Most of the people I know who are strongly anti religion were either raised as atheists or were raised in an oppressive religion that abused them. Often quite literally, physically and sexually. I was raised a Christian, but in a very laissez faire church and by non-psychotic parents. I have read the entire Bible, won awards in religious studies classes, and  volunteered for religious charities.  I think the message of Jesus, particularly the book of Matthew is a profound moral path. I find the history of religion fascinating. So I come at this not from the perspective of an unwashed heathen or bitter apostate. But I find myself unable to participate today for two reasons:

  • I just cannot believe the mythology. It is just not rational.
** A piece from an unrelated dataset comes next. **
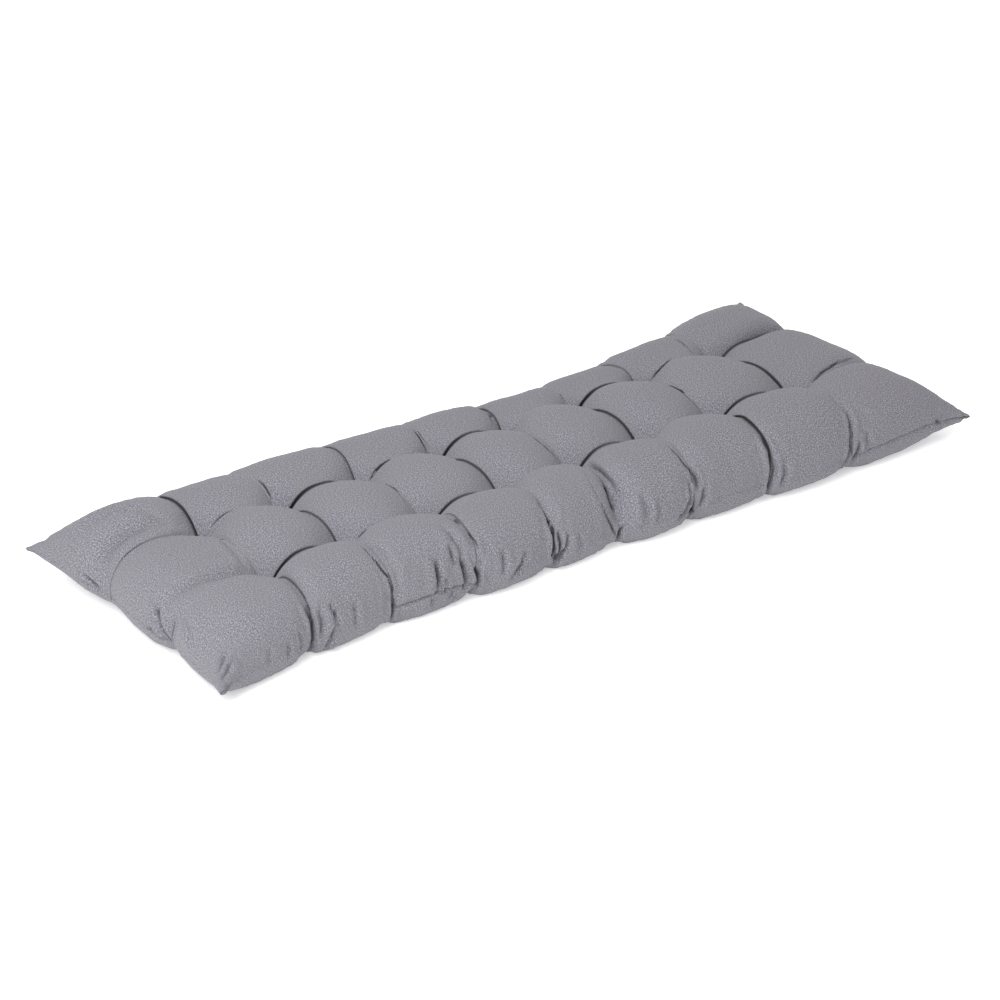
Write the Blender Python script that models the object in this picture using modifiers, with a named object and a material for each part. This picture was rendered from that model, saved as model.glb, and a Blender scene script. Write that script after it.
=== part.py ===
"""Tufted bench cushion: one cloth cover of two panels, stuffed and tied down at sixteen tufts.

Metres, +Z up. The origin is the middle of the underside, +X runs along the cushion's length,
and the long edge at -Y is its front.
"""

import math

import bmesh
import bpy
from mathutils import Vector

# Driving dimensions
CREASE_HEIGHT = 0.076         # bottom of a crease, halfway between two tufts
SIDE_CREASE_HEIGHT = 0.087    # the same, between a tuft and the edge seam
TUFT_HEIGHT = 0.044           # where a tie pulls the top panel down to
UNDER_TUFT_HEIGHT = 0.022     # where the same tie pulls the bottom panel up to
UNDER_CREASE_HEIGHT = 0.009   # crease of the underside, halfway between two tufts
UNDER_SIDE_CREASE_HEIGHT = 0.003
UNDER_SWELL = -0.016          # the underside's puffs would swell this far below the floor
SEAM_HEIGHT = 0.034           # edge seam along a puff
NOTCH_SEAM_HEIGHT = 0.028     # edge seam where a crease pulls it in
SCALLOP = 0.020               # a puff pushes the edge seam out by this
SIDE_CORNER_SCALLOP = 0.012   # the same along the long sides, for the puffs at the four corners
END_CORNER_SCALLOP = 0.003    # and along the two ends, for those puffs
EAR_DRAW = 0.005              # beside a corner the edge seam draws in by this
EAR_PINCH = 0.45              # share of its height that the top panel loses at a corner
FRONT_UNDER_EAR_PINCH = 0.05  # the same for the bottom panel
BACK_UNDER_EAR_PINCH = 0.6
PUFF_SQUARENESS = 2.6         # 2 is a round section, and more is flatter on top
CREASE_SHARPNESS = 0.85       # of the creases between puffs
SEAM_SHARPNESS = 0.7          # of the edge seam
CREASE_WANDER = 0.0035        # creases swing sideways by this

# Steps of the cage along one puff and one band, before subdivision
STEPS_PER_PUFF = 5
STEPS_PER_END_PUFF = 6

# Top of each puff, from left to right. Shorter puffs and those at the ends hold less stuffing.
FRONT_CRESTS = (0.095, 0.104, 0.104, 0.104, 0.103, 0.104, 0.104, 0.106, 0.096)
MIDDLE_CRESTS = (0.094, 0.104, 0.104, 0.104, 0.103, 0.104, 0.104, 0.105, 0.090)
BACK_CRESTS = (0.100, 0.100, 0.098, 0.096, 0.093, 0.090, 0.090, 0.093, 0.092)

# One row for each line of tufts across the cushion, from left to right.
TUFT_COLUMNS = (
    # x_front, y_front, x_back, y_back, x_seam_front, y_seam_front, x_seam_back, y_seam_back
    (-0.442, -0.074, -0.436, 0.068, -0.446, -0.168, -0.434, 0.192),
    (-0.319, -0.067, -0.318, 0.066, -0.323, -0.165, -0.314, 0.188),
    (-0.196, -0.073, -0.198, 0.064, -0.202, -0.172, -0.194, 0.182),
    (-0.077, -0.077, -0.077, 0.065, -0.080, -0.178, -0.074, 0.170),
    (0.037, -0.071, 0.039, 0.066, 0.028, -0.178, 0.042, 0.160),
    (0.156, -0.073, 0.156, 0.072, 0.142, -0.186, 0.160, 0.157),
    (0.277, -0.071, 0.273, 0.071, 0.264, -0.194, 0.278, 0.160),
    (0.413, -0.079, 0.404, 0.073, 0.402, -0.201, 0.410, 0.176),
)

# The two ends: corner, where each row of creases reaches the seam, and the other corner.
LEFT_END = (
    # x, y, seam height
    (-0.606, -0.213, 0.028),
    (-0.577, -0.074, NOTCH_SEAM_HEIGHT),
    (-0.572, 0.068, NOTCH_SEAM_HEIGHT),
    (-0.600, 0.214, 0.046),
)
RIGHT_END = (
    # x, y, seam height
    (0.604, -0.219, 0.034),
    (0.578, -0.078, NOTCH_SEAM_HEIGHT),
    (0.570, 0.094, NOTCH_SEAM_HEIGHT),
    (0.593, 0.226, 0.051),
)

COVER_COLOUR = (0.225, 0.222, 0.245, 1.0)
COVER_ROUGHNESS = 0.92

COLUMNS = len(TUFT_COLUMNS) + 1   # puffs along the length
BANDS = 3                         # puffs across the width


def clear_scene():
    for old in list(bpy.data.objects):
        bpy.data.objects.remove(old)


def cloth_material():
    material = bpy.data.materials.new("woven_grey_cloth")
    material.use_nodes = True
    shader = material.node_tree.nodes["Principled BSDF"]
    shader.inputs["Base Color"].default_value = COVER_COLOUR
    shader.inputs["Roughness"].default_value = COVER_ROUGHNESS
    shader.inputs["Metallic"].default_value = 0.0
    return material


def lattice_point(column, row):
    """Plan position and seam height of a crossing of crease lines; row 0 is the front seam, 3 the back one."""
    if column == 0:
        return Vector(LEFT_END[row])
    if column == COLUMNS:
        return Vector(RIGHT_END[row])
    x_front, y_front, x_back, y_back, x_sf, y_sf, x_sb, y_sb = TUFT_COLUMNS[column - 1]
    places = ((x_sf, y_sf), (x_front, y_front), (x_back, y_back), (x_sb, y_sb))
    return Vector((*places[row], NOTCH_SEAM_HEIGHT))


def round_profile(across):
    """Height of a puff's round section, 1 in its middle and 0 at its creases, for across from -1 to 1."""
    return math.sqrt(max(0.0, 1.0 - abs(across) ** PUFF_SQUARENESS))


def edge_samples(steps):
    """Steps across a puff from -1 to 1, closer together where its sides are steep."""
    return [math.sin(math.pi / 2 * (2 * i / steps - 1)) for i in range(steps + 1)]


def line_samples():
    """(puff number, place across it) for every cage line along the length, without repeating shared lines."""
    samples = []
    for column in range(COLUMNS):
        steps = STEPS_PER_END_PUFF if column in (0, COLUMNS - 1) else STEPS_PER_PUFF
        samples += [(column, across) for across in edge_samples(steps)[:-1]]
    return samples + [(COLUMNS - 1, 1.0)]


def band_samples():
    """The same for every cage line across the width."""
    samples = []
    for band in range(BANDS):
        samples += [(band, across) for across in edge_samples(STEPS_PER_PUFF)[:-1]]
    return samples + [(BANDS - 1, 1.0)]


def seam_bulge(along, at_low_corner, at_high_corner, corner_scallop):
    """How far a puff pushes its stretch of the edge seam out; beside a corner it draws in to a pointed ear."""
    if not (at_low_corner or at_high_corner):
        return SCALLOP * (1 - along * along)
    from_corner = (1 + along) / 2 if at_low_corner else (1 - along) / 2
    out = 6.75 * from_corner ** 2 * (1 - from_corner)
    drawn = 6.75 * from_corner * (1 - from_corner) ** 2
    return corner_scallop * out - EAR_DRAW * drawn


def plan_point(column, a, band, b):
    """Where a point of a puff lies in plan, with the seam's own height there."""
    s, t = (a + 1) / 2, (b + 1) / 2
    near = lattice_point(column, band).lerp(lattice_point(column + 1, band), s)
    far = lattice_point(column, band + 1).lerp(lattice_point(column + 1, band + 1), s)
    point = near.lerp(far, t)
    left, right = column == 0, column == COLUMNS - 1
    front, back = band == 0, band == BANDS - 1
    if front or back:
        bulge = seam_bulge(a, left, right, SIDE_CORNER_SCALLOP)
        point.y += bulge * t if back else -bulge * (1 - t)
    if left or right:
        bulge = seam_bulge(b, front, back, END_CORNER_SCALLOP)
        point.x += bulge * s if right else -bulge * (1 - s)
    bow_a, bow_b = 1 - a * a, 1 - b * b
    swing = 1 if (column + band) % 2 else -1
    point.x += swing * CREASE_WANDER * bow_b * (1 - bow_a)
    point.y -= swing * CREASE_WANDER * bow_a * (1 - bow_b)
    return point


def ear_share(column, a, band, b):
    """1 at a corner of the cushion, falling to 0 across the corner's puff."""
    from_end = {0: (1 + a) / 2, COLUMNS - 1: (1 - a) / 2}.get(column, 1.0)
    from_side = {0: (1 + b) / 2, BANDS - 1: (1 - b) / 2}.get(band, 1.0)
    return (1 - from_end) * (1 - from_side)


def panel_height(column, a, band, b, crest, crease, tuft, seam, pinched):
    """Height of a panel: puffs rise from the tufts over the creases, and run down to the edge seam."""
    rise_a, rise_b = round_profile(a), round_profile(b)
    at_end = (column == 0 and a < 0) or (column == COLUMNS - 1 and a > 0)
    at_side = (band == 0 and b < 0) or (band == BANDS - 1 and b > 0)
    from_crease_a = 1.0 if at_end else rise_a
    from_crease_b = 1.0 if at_side else rise_b
    either = from_crease_a + from_crease_b - from_crease_a * from_crease_b
    both = from_crease_a * from_crease_b
    height = tuft + (crease - tuft) * either + (crest - crease) * both
    to_seam = (rise_a if at_end else 1.0) * (rise_b if at_side else 1.0)
    return seam + (height - seam) * to_seam * (1 - pinched)


def seam_height(a, b, lattice_height):
    """The seam rises a little along each puff, between the creases that pull it down."""
    rise = SEAM_HEIGHT - NOTCH_SEAM_HEIGHT
    return lattice_height + rise * max(1 - a * a, 1 - b * b)


def crease_height(column, a, band, b, between_tufts, beside_seam):
    """Creases are shallower from a tuft to the edge seam than between two tufts."""
    to_side = {0: (1 - b) / 2, BANDS - 1: (1 + b) / 2}.get(band, 0.0)
    to_end = {0: (1 - a) / 2, COLUMNS - 1: (1 + a) / 2}.get(column, 0.0)
    share = min(1.0, 2 * max(to_side, to_end))
    return between_tufts + (beside_seam - between_tufts) * share


def top_point(column, a, band, b):
    point = plan_point(column, a, band, b)
    crest = (FRONT_CRESTS, MIDDLE_CRESTS, BACK_CRESTS)[band][column]
    crease = crease_height(column, a, band, b, CREASE_HEIGHT, SIDE_CREASE_HEIGHT)
    seam = seam_height(a, b, point.z)
    pinched = EAR_PINCH * ear_share(column, a, band, b) ** 2
    height = panel_height(column, a, band, b, crest, crease, TUFT_HEIGHT, seam, pinched)
    return Vector((point.x, point.y, height))


def under_point(column, a, band, b):
    """The underside has the same ties, and lies flat on the floor where its puffs would pass below it."""
    point = plan_point(column, a, band, b)
    crease = crease_height(column, a, band, b, UNDER_CREASE_HEIGHT, UNDER_SIDE_CREASE_HEIGHT)
    seam = seam_height(a, b, point.z)
    pinch = FRONT_UNDER_EAR_PINCH if band == 0 else BACK_UNDER_EAR_PINCH
    pinched = pinch * ear_share(column, a, band, b)
    height = panel_height(column, a, band, b, UNDER_SWELL, crease, UNDER_TUFT_HEIGHT, seam, pinched)
    return Vector((point.x, point.y, max(0.0, height)))


def make_panel(name, place, faces_up):
    """One cloth panel: a grid with a line of faces for each step, moved point by point into its shape."""
    lines, bands = line_samples(), band_samples()
    bpy.ops.mesh.primitive_grid_add(x_subdivisions=len(lines) - 1, y_subdivisions=len(bands) - 1, size=2)
    panel = bpy.context.object
    panel.name = name
    mesh = bmesh.new()
    mesh.from_mesh(panel.data)
    crease = mesh.edges.layers.float.new("crease_edge")
    where = {}
    for vertex in mesh.verts:
        i = round((vertex.co.x + 1) / 2 * (len(lines) - 1))
        j = round((vertex.co.y + 1) / 2 * (len(bands) - 1))
        where[vertex] = (i, j)
        vertex.co = place(*lines[i], *bands[j])
    for edge in mesh.edges:
        (i0, j0), (i1, j1) = where[edge.verts[0]], where[edge.verts[1]]
        on_rim = edge.is_boundary
        along_column = i0 == i1 and lines[i0][1] == -1.0
        along_row = j0 == j1 and bands[j0][1] == -1.0
        if on_rim:
            edge[crease] = SEAM_SHARPNESS
        elif along_column or along_row:
            edge[crease] = CREASE_SHARPNESS
    if not faces_up:
        bmesh.ops.reverse_faces(mesh, faces=mesh.faces)
    mesh.to_mesh(panel.data)
    mesh.free()
    return panel


def sew_panels(top, under):
    """Joins the two panels along their rims, which hold the same points, into one closed cover."""
    bpy.ops.object.select_all(action="DESELECT")
    top.select_set(True)
    under.select_set(True)
    bpy.context.view_layer.objects.active = top
    bpy.ops.object.join()
    mesh = bmesh.new()
    mesh.from_mesh(top.data)
    bmesh.ops.remove_doubles(mesh, verts=mesh.verts, dist=0.00005)
    mesh.to_mesh(top.data)
    mesh.free()
    return top


def centre_on_floor(cover):
    """Moves the mesh so that the middle of its underside is at the origin."""
    shape = cover.evaluated_get(bpy.context.evaluated_depsgraph_get()).to_mesh()
    lows = [min(v.co[axis] for v in shape.vertices) for axis in range(3)]
    highs = [max(v.co[axis] for v in shape.vertices) for axis in range(3)]
    middle = Vector(((lows[0] + highs[0]) / 2, (lows[1] + highs[1]) / 2, lows[2]))
    for vertex in cover.data.vertices:
        vertex.co -= middle


def build():
    clear_scene()
    cushion = bpy.data.collections.new("bench_cushion")
    bpy.context.scene.collection.children.link(cushion)
    top = make_panel("filled_cover", top_point, faces_up=True)
    under = make_panel("bottom_panel", under_point, faces_up=False)
    cover = sew_panels(top, under)
    smooth = cover.modifiers.new("soft_form", "SUBSURF")
    smooth.levels = 1
    smooth.render_levels = 1
    centre_on_floor(cover)
    cover.data.materials.append(cloth_material())
    cover.data.shade_smooth()
    for collection in list(cover.users_collection):
        collection.objects.unlink(cover)
    cushion.objects.link(cover)


build()
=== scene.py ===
"""Looks of the tufted bench cushion: its sewn cover with puffs, folds and gathers, the woven cloth,
and the stage with a camera at the photograph's angle.

Metres, +Z up. The origin is the middle of the underside and +X runs along the cushion's length.
"""

import math
from collections import namedtuple
import bmesh
import bpy
import numpy as np
from bpy.props import FloatProperty, FloatVectorProperty, IntProperty, PointerProperty
from mathutils import Matrix, Vector, noise
from mathutils.bvhtree import BVHTree


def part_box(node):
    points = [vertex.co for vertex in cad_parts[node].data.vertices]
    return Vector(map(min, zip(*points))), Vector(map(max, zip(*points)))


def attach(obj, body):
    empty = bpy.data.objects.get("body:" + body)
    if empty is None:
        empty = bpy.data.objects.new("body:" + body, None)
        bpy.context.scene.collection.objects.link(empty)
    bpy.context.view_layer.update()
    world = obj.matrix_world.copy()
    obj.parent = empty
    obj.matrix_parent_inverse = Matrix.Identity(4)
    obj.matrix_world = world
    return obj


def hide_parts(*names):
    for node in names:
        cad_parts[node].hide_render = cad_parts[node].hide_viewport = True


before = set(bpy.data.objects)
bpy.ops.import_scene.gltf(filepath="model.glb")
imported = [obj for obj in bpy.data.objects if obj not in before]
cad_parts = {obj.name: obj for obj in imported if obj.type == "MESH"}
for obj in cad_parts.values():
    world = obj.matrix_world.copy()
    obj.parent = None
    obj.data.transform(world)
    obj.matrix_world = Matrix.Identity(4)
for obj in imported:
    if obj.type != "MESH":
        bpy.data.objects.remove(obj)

bl_info = {
    "name": "Tufted bench cushion",
    "version": (1, 0, 0),
    "blender": (4, 5, 0),
    "location": "3D View > Sidebar > Cushion",
    "description": "Makes a tufted bench cushion of woven cloth and the stage it is shown on",
    "category": "Object",
}

SOLID = "filled_cover"
CAD_LOW, CAD_HIGH = (corner.copy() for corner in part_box(SOLID))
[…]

I can respect someone CHOOSING to believe as an act of FAITH but not to expect rational people to accept their personal truth.
  • As a practical matter most of the ancillary social services that the curch provided in pre-industrial society: health care, education, a social organization for women trapped in the home are obsolete.

I can understand having a moral foundation for a war. Like a war against Hitler. I can understand moral people participating honorably in a war lacking that type of foundation. Like Iraq. But I cannot understand someone using religion to provide a justification for a war that has no basis. Even if you just wanted to enrich Exxon and Blackwater and Halliburton, couldn’t we have just cut them a check and saved hundreds of billions of dollars and thousands of lives?

Yes, it is difficult to take seriously the “conservative” argument that the wealthiest nation in the world cannot afford to fix bridges or provide health care but does have a trillion or two to fight an unnecessary war against Iraq. Unnecessary from any rational point of view:

  • Iraq did not attack the US. Al Qaeda did and there was no connection to Iraq
  • Iraq was not a clear and present danger to the US. There were no WMDs.
  • Afghanistan DID represent a clear and present danger to the US. It’s government DID shelter Al Qaeda and others who did harm.

You don’t have to be a peacenik to think that Bush blew it by launching an unjustified war against Iraq while failing to aggressively prosecute a justified war against the Taliban and their Al Qaeda partners.

The most realistic cost estimates I have seen for the war so far, including direct costs, the cost of replacement for all the materiel consumed and the direct economic costs of so many reservists being deployed for so long is about $2 Trillion. Add another trillion dollars if you want to include the costs of servicing the debt, indirect opportunity costs etc.

Not really fiscally conservative, is it.

Worse is the negative impact on the US, the world, and the US position in the world. After 9/11 the United States had the support and goodwill of almost the entire world. There were street demonstrations in Iran in support of the US. China and Russia shared a threat from similar insurgents. The Arab world (if not the Arab street) felt somewhat shamed. Maybe policies like corrupt family oligarchies attentuated by support for insane religious extremism to distract the dispossessed masses did not seem like such a good idea anymore.

There was a clear opportunity to take this amity and lead in a direction towards tolerance and democratization and against terrorism and authoritarianism.

Instead Rummy and Cheney and their squad dusted off their 5 year old plans to attack Iraq.

The result is a decrease in the stature and economic fortunes of the US, over 4000 Americans dead, over 60,000 seriously wounded, trillions of dollars of debt, an exhausted military that is now not prepared to address new, real threats, a crumbling infrastructure at home, sinking dollar…

I can’t really think of any actions more “Un-American” than what the Bush Administration has wrought.